Holidays and anniversaries can be rough for newlyweds – and I’m about to hit two pretty significant ones. My three-month mark happens to fall directly on Thanksgiving and four months will be Christmas Eve. Thanksgiving is going to be particularly rough – it’s been my favorite holiday for years and I can’t imagine it without Camp Indianola. All of my parents’ friends singing and dancing and cooking in the kitchen, the stormy beach, the circle of guitar-playing dads plus the musically-inclined of the younger generations. The knitting high school girls, the Kapla blocks, ‘Nola Ball, the pies and salads and bread and mashed potatoes, staying up late playing nertz and pick, the Johnny Appleseed song and how incredibly, disturbingly dirty the floor of the main lodge will be by the end of every evening. Thinking about missing it makes my heart hurt a little.
Every relationship has its ups and downs though – and every bad bit is obliviated by all of the very very good bits. Being able to jet off to Munich or Barcelona for a long weekend. Living three blocks from Coco Chanel’s apartment and seeing l’Opéra from my window. Directing lost American tourists (and some lost French ones too!), having to explain to everyone I meet that no, I don’t live near the White House. Buying my bread at boulangeries and running through the Jardin des Tuileries. Owning a Louvre membership. Owning an electric fan called “The AIr Force.” Nutella.
Having a healthy relationship means being willing to compromise – hey, I miss good spicy Mexican food – but today I was the first customer for lunch at L’as du Falafel (I was there at 11:45 between classes, and nobody eats before 13h here). This meant that my falafel was made fresh while I waited – I actually watched them ball up the dough (? Paste?) and fry it before filling my pita. It was the best falafel of my life.

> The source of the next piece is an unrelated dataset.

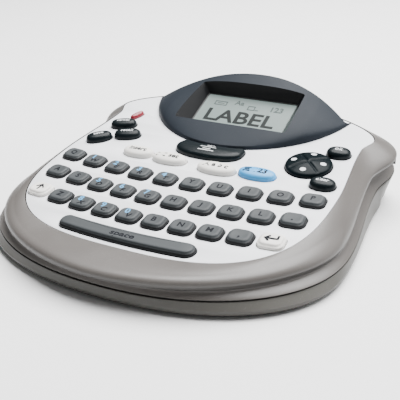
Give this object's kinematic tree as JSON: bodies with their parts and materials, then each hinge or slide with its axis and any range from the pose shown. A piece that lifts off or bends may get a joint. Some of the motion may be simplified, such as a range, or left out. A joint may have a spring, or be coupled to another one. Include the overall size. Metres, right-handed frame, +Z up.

And yeah, maybe I miss my dance girls in Tacoma – but I love love love my French hip-hop class. We had some more people join last week, so I’m no longer the only one who’s ever danced before. Today though, we learned a new piece to Nelly Furtado’s “Promiscuous Girl” (ha!) and midway through dancing it out, Flo stopped the music and had me come to the front to perform it (solo!) for everybody else. I probably should have been embarrassed (a normal person would have been), but I’m really just a big fat show-off so I felt special instead. (Yeah, I would probably have thrown stuff at me.)
What, I don’t have as many friends here yet as I do in Seattle? No matter, I’ve got a Georges who loves me (he can now recognize my footsteps and starts yelling for “Ollie!” as soon as I come over in the afternoons), and I’ve got Paris. Maybe we’re still honeymooning, but two months is a pretty solid foundation. There was no champagne for our anniversary (it’s a school night!), but we did celebrate with a crêpe nutella-banane (from who else but my favorite racist crêpe man). It was delicious.
* I’m pretty sure that Paris is a girl – a dark-haired one, very skinny and very chic.** It took me a while to decide on the gender of the city, but I think I’m definitely right – and I’m definitely harboring a pretty massive girl-crush. I think Seattle, on the other hand, is an outdoorsy guy – definitely wearing khaki shorts and hiking boots. I haven’t quite gauged what Tacoma is yet though.
** Yes we actually do refer to things as “chic” here. Like instead of “Oh, you look cute today!” it’s, “Oh you look so chic in that outfit!”
*** We found all these weird hooded (for cleaning? repair?) statues at Versailles. We didn’t realize the pictures were so reminiscent of Abu Ghraib until after we’d taken them. This one is actually kind of scary.